Write out exactly the lines below that run from the one containing "obj.parent = empty" through the one containing "obj.parent = None", both included, with no other lines.

#### RECORDS SHOWN:
--- begin ---
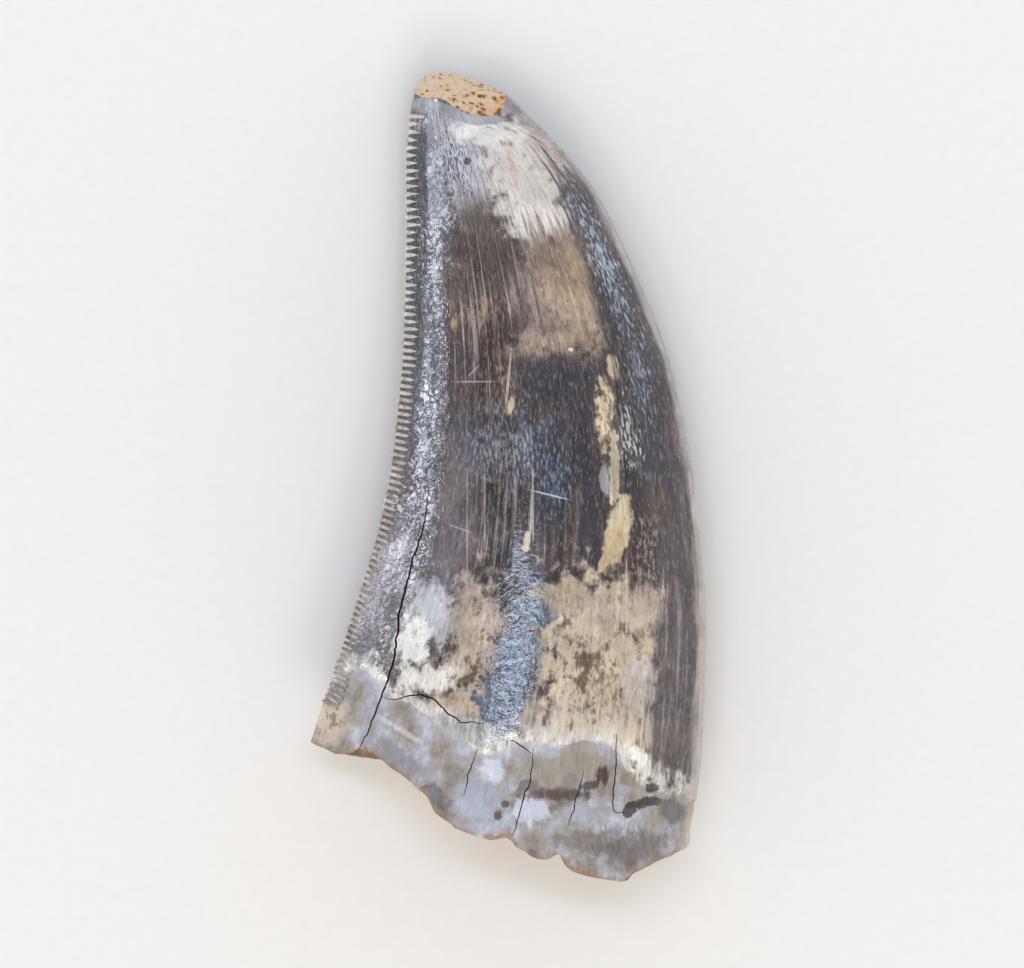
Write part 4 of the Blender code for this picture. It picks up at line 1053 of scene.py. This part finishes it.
--- end ---
--- begin ---
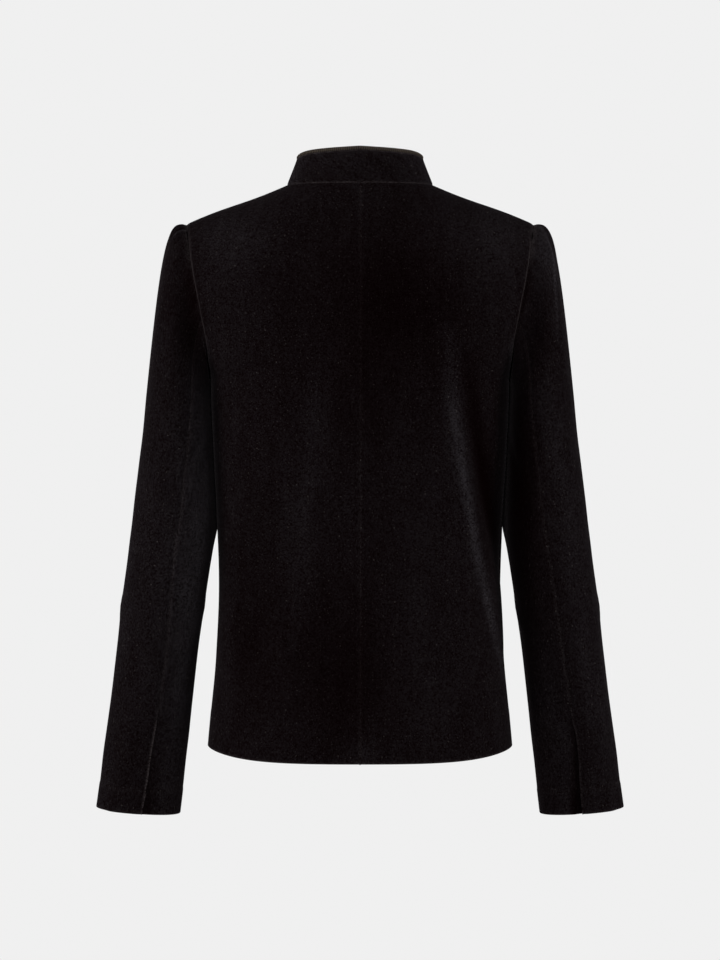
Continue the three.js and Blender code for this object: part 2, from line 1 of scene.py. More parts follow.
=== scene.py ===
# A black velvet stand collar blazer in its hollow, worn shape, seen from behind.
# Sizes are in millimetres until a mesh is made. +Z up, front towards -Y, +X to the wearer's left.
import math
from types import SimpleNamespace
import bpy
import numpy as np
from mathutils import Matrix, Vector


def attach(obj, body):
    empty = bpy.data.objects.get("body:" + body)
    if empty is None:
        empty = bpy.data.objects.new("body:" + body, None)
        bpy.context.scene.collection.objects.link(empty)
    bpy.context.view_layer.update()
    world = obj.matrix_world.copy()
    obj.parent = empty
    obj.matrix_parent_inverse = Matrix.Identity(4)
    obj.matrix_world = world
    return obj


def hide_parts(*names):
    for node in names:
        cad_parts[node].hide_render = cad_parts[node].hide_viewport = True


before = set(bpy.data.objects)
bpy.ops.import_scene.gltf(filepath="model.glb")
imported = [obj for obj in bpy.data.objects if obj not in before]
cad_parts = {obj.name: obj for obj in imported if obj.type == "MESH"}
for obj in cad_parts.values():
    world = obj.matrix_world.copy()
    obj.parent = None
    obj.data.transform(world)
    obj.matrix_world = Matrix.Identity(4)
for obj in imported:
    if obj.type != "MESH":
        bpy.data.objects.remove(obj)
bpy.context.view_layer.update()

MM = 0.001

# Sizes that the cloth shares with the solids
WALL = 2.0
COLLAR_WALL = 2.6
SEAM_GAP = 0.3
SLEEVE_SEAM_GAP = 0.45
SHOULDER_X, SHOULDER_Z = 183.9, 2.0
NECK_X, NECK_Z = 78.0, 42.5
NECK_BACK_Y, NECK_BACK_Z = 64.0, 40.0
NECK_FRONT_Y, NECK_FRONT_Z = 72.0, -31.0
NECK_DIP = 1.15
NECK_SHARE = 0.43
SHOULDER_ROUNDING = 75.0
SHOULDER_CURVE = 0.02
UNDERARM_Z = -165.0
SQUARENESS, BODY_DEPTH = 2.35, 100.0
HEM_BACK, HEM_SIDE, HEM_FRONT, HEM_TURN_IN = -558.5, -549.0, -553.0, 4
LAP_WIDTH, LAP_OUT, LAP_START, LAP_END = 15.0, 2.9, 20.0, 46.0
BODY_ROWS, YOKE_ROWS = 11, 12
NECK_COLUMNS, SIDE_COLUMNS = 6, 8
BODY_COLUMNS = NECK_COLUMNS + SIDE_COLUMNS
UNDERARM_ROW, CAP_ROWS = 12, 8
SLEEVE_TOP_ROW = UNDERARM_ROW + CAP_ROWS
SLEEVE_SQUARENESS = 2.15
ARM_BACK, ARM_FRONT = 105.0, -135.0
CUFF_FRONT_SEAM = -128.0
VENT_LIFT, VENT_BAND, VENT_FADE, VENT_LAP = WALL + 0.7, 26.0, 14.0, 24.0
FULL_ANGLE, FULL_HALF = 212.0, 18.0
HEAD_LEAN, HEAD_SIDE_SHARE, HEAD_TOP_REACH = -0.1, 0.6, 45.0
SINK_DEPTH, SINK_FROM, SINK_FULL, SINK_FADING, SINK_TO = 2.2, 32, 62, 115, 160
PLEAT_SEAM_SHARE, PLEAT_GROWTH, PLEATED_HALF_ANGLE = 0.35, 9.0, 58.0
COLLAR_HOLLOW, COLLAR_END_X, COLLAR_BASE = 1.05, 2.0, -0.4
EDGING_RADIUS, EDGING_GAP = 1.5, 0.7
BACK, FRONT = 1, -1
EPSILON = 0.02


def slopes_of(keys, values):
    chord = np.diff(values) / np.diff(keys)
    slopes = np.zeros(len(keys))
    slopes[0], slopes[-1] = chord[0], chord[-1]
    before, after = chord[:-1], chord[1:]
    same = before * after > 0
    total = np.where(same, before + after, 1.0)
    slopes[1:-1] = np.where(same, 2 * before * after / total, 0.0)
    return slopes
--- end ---
#### FINISHED TASK:
    obj.parent = empty
    obj.matrix_parent_inverse = Matrix.Identity(4)
    obj.matrix_world = world
    return obj


def hide_parts(*names):
    for node in names:
        cad_parts[node].hide_render = cad_parts[node].hide_viewport = True


before = set(bpy.data.objects)
bpy.ops.import_scene.gltf(filepath="model.glb")
imported = [obj for obj in bpy.data.objects if obj not in before]
cad_parts = {obj.name: obj for obj in imported if obj.type == "MESH"}
for obj in cad_parts.values():
    world = obj.matrix_world.copy()
    obj.parent = None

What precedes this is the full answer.